While that will extend to HVAC, lighting and other such systems, the rise of autonomous vehicles adds another wrinkle to the smart cities of the future. Uber announced on Thursday that it would invest more than $200-million in Toronto over the next five years to open an engineering office and to expand its self-driving car centre.

How that all plays out will have a direct impact on how smart cities are built, with First Gulf planning on making its East Harbour district at least 80 per cent non-car, and possibly more depending on the implementation of autonomous vehicles.

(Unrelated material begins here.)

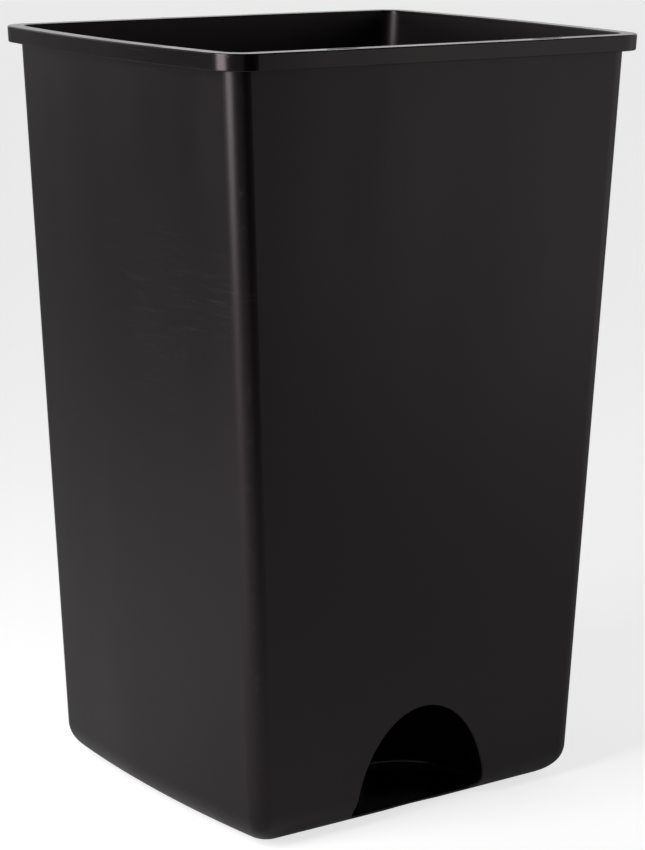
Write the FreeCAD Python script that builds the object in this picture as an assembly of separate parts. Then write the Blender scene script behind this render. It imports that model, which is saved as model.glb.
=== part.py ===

“What do you do with a parking garage in the era of autonomous vehicles?” asked David Gerofsky, chief executive officer at First Gulf. “There are places like [London’s] Canary Wharf that have turned their parking garages into retail, but what’s going to happen to retail in the next 20 years?”

The possible introduction of Google’s tech-reliant Sidewalk Toronto district in the city’s docklands might provide an interesting blueprint for smart cities of the future, but Mr. Gerofsky is quick to point out that while his company is happy to use data, First Gulf is not in the data business.

“We are interested in knowing how our public spaces are being used, time of day, does waste need to be removed from a certain area,” he said. “What are the traffic patterns and how can we make them more efficient? … These are the sorts of things that we like to use data for.”